Education for Nation-Building
We are continuing to test our education ideas and seek ways to deliver them in cost-effectively. Native students need to learn more about their own histories and cultures from the perspectives of their own communities. This learning experience should be a critical element for any Native student, not only to value education and help see its value and relation to community, but also to help develop values and skills necessary to work in the community and assist in its efforts to preserve itself and wisely adopt change that suits its long-term interests. Education for Native students needs to be made relevant to their history and lived experience, and it will then become more valued.
Most schools and colleges do not provide Native students with the perspectives, opportunities, and understandings that assist in building and preserving their communities and nations. Education for Native students needs to start in the community and must incorporate the interests, values, and cultural orientations of the community.

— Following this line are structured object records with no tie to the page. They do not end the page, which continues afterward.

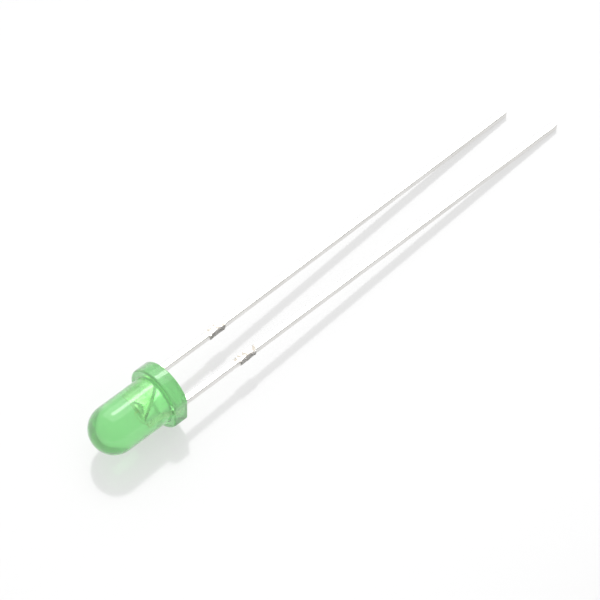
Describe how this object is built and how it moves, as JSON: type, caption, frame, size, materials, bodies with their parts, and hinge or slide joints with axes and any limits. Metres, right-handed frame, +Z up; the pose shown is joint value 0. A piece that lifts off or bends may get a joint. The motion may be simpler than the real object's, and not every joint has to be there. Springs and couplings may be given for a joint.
{
  "type": "through-hole led",
  "caption": "Round through-hole LED in green tinted epoxy, lying loose: domed lens on a flange with a flat side, reflector cup and bond wire inside, long square wire leads.",
  "frame": {"origin": "middle of the footprint of the lying lamp, on the surface it rests on", "axes": "+X along the lamp from the dome to the lead tips, +Y towards the shorter lead, away from the flange's flat, +Z up"},
  "size_m": [0.036, 0.0038, 0.0039],
  "materials": {
    "green_epoxy": "clear green tinted cast epoxy, glossy",
    "tinned_lead": "bright tin plate on stamped steel strip",
    "chip_crystal": "sawn semiconductor crystal",
    "gold": "polished gold",
    "silver_glue": "silver filled die adhesive"
  },
  "bodies": {
    "root": {"epoxy_body": "green_epoxy", "anvil_lead": "tinned_lead", "post_lead": "tinned_lead", "led_chip": "chip_crystal", "chip_contact": "gold", "bond_wire": "gold", "die_glue": "silver_glue"}
  },
  "joints": []
}
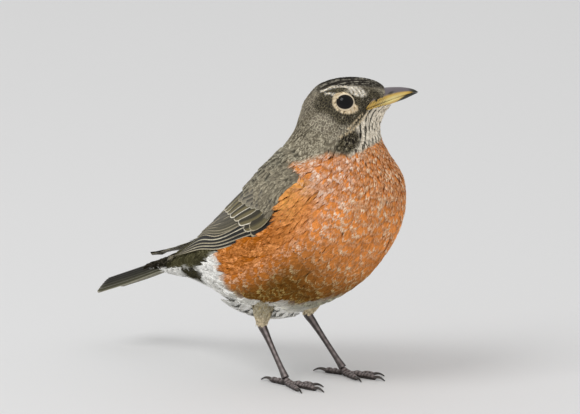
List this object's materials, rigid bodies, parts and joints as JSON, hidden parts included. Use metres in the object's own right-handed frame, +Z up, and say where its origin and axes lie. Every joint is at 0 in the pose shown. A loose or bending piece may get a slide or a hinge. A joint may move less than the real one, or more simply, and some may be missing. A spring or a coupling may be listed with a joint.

Indigenous studies departments and programs can facilitate this education process, and some Native communities are beginning to take more control over the education of their children. Nevertheless, there are few financial and intellectual resources to support Native education in a nation-building context. We need to create the curricula, intellectual materials, and programs that will help tribal communities develop the leadership and Native technical personnel that will enable them to pursue their values and goals from their points of view. This hope is not a challenge to the mainstream education system, but a means of preserving cultural and national diversity. Education for nation-building is a means to help preserve Native cultures and communities as self-governing cultural and political groups with territory from time immemorial
Duane Champagne is a professor in the Native studies program at the University of California-Los Angeles.